[Some records]
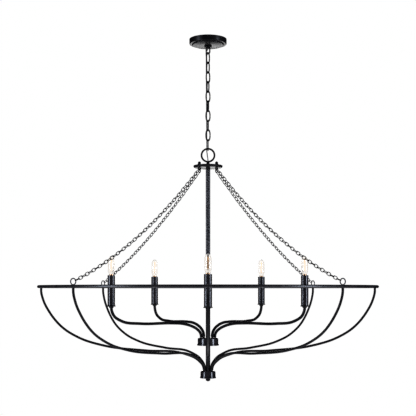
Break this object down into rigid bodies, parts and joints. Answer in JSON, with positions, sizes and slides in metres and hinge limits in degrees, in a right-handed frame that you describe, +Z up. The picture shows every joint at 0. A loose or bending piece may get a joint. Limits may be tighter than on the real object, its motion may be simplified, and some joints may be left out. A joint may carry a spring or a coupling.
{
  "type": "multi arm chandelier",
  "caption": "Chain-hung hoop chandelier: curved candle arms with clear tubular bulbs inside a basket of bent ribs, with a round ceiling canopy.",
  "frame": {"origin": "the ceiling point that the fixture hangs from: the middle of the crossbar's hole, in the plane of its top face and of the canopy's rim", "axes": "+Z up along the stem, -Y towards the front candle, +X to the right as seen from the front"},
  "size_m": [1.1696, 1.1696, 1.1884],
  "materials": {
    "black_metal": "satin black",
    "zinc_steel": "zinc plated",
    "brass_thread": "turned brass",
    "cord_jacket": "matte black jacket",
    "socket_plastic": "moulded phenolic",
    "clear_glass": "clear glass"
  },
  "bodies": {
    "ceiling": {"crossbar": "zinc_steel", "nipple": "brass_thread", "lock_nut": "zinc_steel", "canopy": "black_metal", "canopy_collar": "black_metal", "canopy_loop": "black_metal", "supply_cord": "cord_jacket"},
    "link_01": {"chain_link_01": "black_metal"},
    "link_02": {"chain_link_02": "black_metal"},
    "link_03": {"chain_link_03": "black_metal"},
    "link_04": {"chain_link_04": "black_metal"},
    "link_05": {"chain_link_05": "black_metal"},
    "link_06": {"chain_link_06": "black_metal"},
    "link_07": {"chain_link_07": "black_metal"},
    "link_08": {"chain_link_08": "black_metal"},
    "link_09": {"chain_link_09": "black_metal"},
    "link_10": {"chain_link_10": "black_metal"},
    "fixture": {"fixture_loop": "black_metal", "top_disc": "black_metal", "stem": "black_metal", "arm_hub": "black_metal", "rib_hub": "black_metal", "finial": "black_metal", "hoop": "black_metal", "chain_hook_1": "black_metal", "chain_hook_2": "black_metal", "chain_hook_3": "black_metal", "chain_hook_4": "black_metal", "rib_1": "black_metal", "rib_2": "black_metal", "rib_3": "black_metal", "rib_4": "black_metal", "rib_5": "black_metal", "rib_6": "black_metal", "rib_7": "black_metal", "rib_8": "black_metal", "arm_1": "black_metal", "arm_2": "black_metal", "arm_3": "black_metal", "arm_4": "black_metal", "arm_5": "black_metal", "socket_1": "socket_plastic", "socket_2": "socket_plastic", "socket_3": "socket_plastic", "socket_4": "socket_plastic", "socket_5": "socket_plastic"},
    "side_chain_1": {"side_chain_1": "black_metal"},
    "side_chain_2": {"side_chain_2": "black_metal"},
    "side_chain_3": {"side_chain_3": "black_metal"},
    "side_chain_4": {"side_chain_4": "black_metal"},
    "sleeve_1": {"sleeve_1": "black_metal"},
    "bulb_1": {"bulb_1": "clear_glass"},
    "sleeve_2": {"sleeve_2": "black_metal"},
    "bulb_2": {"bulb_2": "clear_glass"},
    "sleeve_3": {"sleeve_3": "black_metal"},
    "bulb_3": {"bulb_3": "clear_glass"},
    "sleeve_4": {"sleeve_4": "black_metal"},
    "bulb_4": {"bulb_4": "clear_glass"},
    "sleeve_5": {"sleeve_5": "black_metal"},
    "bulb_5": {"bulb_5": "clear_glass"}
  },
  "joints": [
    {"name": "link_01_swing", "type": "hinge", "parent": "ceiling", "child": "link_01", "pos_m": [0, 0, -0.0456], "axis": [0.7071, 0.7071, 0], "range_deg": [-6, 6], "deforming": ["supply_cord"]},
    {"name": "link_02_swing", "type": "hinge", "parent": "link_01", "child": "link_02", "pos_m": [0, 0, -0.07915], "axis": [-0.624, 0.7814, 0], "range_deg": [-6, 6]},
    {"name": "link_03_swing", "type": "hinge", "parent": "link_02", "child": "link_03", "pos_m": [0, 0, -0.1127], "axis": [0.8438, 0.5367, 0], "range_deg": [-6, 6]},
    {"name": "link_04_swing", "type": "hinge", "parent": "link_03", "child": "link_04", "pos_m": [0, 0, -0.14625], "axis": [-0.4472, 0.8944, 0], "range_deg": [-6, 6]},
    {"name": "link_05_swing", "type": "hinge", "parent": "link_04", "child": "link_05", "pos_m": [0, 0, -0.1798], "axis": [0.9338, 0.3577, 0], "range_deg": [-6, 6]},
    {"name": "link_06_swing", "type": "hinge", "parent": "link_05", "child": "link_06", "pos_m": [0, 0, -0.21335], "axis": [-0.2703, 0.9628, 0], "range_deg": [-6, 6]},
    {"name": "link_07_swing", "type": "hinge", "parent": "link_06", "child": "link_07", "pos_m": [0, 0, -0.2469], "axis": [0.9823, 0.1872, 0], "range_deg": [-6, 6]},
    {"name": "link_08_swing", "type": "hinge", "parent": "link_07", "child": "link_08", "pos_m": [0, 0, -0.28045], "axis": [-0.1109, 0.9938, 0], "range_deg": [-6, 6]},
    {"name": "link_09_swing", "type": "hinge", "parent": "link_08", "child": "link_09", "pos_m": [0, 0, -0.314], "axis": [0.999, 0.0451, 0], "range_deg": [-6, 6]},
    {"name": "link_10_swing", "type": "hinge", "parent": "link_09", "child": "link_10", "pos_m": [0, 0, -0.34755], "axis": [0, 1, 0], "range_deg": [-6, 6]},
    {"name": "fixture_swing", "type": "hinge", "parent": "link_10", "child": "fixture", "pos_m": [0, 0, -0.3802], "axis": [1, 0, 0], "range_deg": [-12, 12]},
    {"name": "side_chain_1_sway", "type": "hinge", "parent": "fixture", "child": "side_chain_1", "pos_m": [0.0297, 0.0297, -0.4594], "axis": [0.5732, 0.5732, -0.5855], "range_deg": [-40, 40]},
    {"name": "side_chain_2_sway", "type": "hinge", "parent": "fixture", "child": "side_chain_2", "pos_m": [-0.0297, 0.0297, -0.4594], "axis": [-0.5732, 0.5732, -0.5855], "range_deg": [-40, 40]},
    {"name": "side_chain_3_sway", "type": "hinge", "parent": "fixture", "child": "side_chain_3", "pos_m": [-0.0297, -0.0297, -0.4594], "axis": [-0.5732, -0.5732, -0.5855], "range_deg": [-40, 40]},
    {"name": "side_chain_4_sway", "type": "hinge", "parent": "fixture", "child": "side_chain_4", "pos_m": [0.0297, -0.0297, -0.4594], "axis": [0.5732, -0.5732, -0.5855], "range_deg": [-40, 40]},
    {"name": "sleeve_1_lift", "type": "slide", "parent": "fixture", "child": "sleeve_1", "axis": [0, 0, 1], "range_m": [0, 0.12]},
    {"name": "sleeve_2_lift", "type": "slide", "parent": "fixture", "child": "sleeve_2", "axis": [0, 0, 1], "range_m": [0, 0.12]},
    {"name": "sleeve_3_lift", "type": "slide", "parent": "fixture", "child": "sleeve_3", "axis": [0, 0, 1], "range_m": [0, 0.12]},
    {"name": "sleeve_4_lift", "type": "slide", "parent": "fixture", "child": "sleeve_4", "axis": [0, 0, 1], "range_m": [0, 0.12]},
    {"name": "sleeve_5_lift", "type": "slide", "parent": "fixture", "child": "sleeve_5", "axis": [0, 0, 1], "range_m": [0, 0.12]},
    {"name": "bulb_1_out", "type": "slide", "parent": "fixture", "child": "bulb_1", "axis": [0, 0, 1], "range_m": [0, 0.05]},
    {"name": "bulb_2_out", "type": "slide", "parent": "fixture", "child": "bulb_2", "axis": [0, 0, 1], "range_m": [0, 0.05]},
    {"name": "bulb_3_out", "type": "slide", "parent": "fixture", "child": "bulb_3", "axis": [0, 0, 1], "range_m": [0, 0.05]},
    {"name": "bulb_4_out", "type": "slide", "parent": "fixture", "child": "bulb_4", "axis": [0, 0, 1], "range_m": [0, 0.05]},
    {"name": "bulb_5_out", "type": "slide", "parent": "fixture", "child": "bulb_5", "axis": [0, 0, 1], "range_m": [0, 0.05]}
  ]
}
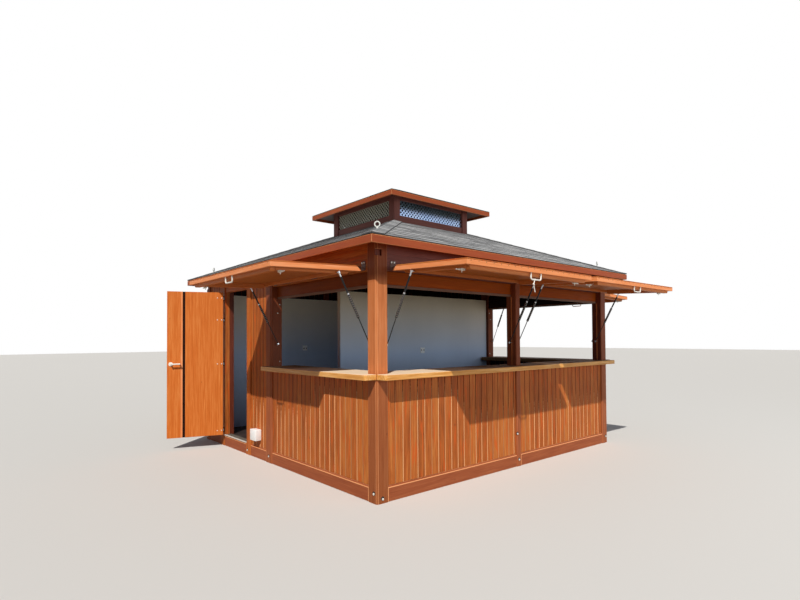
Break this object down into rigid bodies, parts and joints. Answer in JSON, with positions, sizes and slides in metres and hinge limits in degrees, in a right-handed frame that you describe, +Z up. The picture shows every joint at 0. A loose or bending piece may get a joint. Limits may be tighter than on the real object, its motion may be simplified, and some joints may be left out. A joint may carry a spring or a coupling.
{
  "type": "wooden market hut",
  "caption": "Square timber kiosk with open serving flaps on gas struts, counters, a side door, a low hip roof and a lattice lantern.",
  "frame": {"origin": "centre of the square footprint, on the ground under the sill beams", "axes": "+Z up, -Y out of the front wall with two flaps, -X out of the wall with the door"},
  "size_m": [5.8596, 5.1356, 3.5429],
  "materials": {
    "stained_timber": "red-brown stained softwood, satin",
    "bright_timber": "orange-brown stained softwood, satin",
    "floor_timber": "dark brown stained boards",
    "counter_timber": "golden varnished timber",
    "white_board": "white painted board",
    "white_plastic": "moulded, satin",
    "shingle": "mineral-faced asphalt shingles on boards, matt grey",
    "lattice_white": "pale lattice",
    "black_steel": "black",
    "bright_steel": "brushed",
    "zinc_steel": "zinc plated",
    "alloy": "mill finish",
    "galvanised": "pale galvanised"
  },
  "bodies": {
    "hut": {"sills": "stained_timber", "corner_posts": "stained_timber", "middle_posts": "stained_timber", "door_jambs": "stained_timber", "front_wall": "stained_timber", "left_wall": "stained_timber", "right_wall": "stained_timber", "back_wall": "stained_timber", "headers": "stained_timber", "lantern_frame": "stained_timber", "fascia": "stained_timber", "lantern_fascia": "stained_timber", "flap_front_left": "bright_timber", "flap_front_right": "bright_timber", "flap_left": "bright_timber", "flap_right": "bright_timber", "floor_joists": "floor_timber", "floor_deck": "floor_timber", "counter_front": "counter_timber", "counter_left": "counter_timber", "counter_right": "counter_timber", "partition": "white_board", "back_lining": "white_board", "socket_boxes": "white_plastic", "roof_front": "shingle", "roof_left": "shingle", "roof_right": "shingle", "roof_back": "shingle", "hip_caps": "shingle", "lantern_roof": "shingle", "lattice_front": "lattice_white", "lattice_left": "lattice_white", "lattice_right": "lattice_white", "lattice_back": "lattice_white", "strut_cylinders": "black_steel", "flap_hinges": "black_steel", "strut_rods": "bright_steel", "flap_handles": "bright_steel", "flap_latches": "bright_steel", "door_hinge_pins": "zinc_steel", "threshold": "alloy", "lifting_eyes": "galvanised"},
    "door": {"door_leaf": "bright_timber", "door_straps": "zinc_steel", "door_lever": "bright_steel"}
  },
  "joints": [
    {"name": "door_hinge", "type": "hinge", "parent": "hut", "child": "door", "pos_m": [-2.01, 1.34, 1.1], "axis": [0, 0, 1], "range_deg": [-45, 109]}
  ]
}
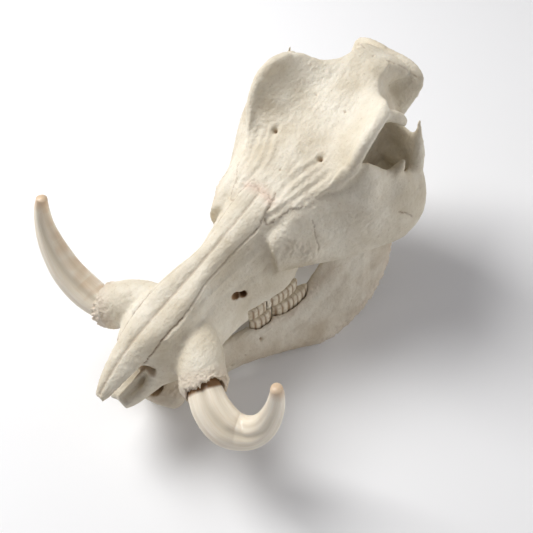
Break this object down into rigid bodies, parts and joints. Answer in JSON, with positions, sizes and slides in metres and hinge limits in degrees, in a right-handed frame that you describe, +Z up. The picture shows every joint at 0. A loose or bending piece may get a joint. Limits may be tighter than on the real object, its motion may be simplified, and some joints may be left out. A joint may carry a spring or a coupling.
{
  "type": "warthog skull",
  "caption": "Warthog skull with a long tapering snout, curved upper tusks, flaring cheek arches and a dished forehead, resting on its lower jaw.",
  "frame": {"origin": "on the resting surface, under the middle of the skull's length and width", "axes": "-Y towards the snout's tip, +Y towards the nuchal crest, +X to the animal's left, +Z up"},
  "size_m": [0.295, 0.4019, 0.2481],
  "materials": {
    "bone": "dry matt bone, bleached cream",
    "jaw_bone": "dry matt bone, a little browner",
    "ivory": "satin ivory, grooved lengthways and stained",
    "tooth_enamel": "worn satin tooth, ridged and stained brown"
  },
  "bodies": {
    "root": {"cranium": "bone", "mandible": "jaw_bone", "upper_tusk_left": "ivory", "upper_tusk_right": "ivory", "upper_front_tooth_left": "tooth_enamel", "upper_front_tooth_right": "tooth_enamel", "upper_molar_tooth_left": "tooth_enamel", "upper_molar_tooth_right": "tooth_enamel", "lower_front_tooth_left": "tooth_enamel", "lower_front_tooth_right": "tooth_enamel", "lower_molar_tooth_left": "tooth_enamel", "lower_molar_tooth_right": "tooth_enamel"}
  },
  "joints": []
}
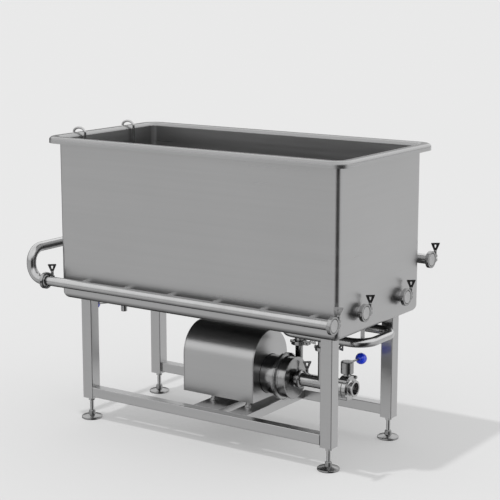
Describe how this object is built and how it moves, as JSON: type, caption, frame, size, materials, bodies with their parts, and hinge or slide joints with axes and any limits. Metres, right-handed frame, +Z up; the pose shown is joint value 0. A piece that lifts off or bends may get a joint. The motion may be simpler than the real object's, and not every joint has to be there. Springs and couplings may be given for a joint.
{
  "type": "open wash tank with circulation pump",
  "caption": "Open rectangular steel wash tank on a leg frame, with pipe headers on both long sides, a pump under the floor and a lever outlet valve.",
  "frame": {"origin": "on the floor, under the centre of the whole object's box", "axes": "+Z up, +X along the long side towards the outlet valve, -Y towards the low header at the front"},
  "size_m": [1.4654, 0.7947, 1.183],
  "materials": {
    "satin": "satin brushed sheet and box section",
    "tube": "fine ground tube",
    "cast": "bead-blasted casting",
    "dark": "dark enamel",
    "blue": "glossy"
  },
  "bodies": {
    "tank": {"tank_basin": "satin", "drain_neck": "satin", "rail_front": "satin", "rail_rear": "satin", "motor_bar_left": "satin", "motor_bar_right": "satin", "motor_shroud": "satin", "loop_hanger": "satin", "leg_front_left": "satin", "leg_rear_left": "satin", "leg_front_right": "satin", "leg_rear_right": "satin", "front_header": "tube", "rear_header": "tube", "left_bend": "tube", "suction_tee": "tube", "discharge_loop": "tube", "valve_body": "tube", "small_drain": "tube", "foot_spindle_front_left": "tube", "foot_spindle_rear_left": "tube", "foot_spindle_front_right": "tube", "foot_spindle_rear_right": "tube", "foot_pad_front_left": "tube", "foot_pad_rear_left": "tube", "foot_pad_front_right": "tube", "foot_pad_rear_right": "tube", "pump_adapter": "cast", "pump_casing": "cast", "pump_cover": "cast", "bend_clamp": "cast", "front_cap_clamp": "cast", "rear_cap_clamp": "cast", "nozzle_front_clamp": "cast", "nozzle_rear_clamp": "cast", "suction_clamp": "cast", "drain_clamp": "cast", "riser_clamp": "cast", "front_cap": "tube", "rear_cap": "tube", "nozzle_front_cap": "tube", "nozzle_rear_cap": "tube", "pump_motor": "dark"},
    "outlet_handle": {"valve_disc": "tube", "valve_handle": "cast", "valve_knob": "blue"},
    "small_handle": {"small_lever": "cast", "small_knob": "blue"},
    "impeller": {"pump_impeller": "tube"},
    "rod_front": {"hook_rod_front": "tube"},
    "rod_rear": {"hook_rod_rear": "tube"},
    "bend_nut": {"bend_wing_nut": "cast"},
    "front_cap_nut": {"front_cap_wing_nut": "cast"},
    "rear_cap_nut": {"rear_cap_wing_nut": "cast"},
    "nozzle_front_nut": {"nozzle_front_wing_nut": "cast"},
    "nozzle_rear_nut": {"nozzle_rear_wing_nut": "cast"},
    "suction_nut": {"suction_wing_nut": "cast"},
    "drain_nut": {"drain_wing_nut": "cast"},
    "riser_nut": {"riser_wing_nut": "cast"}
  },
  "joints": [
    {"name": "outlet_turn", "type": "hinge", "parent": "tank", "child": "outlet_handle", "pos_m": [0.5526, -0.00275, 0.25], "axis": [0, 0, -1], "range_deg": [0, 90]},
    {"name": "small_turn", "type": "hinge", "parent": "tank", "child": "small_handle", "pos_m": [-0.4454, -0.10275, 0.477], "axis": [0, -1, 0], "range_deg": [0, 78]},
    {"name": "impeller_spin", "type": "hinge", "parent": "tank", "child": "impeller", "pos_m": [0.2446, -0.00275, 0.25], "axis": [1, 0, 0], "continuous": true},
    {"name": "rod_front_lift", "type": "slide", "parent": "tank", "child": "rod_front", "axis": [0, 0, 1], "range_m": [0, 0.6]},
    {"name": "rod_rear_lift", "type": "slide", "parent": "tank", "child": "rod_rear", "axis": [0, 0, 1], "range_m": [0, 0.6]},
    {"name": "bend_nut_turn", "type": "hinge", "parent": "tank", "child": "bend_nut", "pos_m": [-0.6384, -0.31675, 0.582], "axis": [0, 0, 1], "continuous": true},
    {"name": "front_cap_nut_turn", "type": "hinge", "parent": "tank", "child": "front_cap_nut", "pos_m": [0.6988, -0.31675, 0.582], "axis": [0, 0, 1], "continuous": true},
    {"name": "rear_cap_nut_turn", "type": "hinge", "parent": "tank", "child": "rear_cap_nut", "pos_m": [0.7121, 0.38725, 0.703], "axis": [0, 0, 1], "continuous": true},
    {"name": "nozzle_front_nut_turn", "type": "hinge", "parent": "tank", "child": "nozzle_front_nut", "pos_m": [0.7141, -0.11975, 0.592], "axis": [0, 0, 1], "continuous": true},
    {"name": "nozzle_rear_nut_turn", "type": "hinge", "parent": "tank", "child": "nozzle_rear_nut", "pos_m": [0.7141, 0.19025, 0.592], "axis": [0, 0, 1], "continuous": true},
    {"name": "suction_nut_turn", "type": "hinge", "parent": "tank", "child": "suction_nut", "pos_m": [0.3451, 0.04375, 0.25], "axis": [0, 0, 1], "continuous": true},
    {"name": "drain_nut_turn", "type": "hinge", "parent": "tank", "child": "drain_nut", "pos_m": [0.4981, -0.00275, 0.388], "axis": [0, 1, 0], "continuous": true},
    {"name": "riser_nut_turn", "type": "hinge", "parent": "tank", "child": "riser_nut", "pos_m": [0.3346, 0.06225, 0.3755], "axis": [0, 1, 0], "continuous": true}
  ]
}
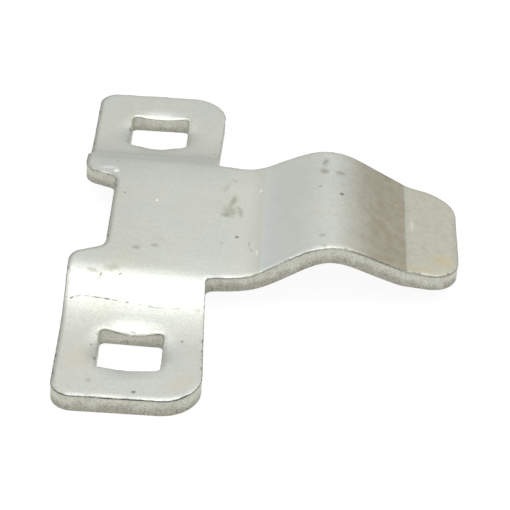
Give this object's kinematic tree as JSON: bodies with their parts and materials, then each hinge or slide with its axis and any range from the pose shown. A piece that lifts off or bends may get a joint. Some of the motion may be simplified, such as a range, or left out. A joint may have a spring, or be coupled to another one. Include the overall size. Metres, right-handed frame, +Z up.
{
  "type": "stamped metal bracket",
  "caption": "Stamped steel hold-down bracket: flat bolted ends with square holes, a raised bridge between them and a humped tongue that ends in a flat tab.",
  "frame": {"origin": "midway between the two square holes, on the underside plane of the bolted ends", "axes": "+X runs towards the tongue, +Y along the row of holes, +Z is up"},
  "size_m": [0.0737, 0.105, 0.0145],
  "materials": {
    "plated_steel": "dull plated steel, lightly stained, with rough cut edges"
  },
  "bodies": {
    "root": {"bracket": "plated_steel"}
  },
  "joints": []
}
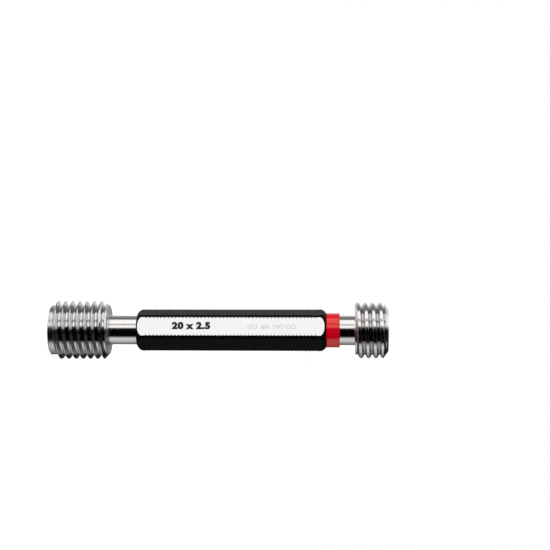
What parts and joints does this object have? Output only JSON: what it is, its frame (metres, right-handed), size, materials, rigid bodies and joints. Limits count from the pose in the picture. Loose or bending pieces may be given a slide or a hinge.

◆ WHAT THIS TASK INVOLVES ◆
Report the number of lines in the listing above that include the word "bends", and nothing else.

◆ SOLVED PROBLEM ◆
2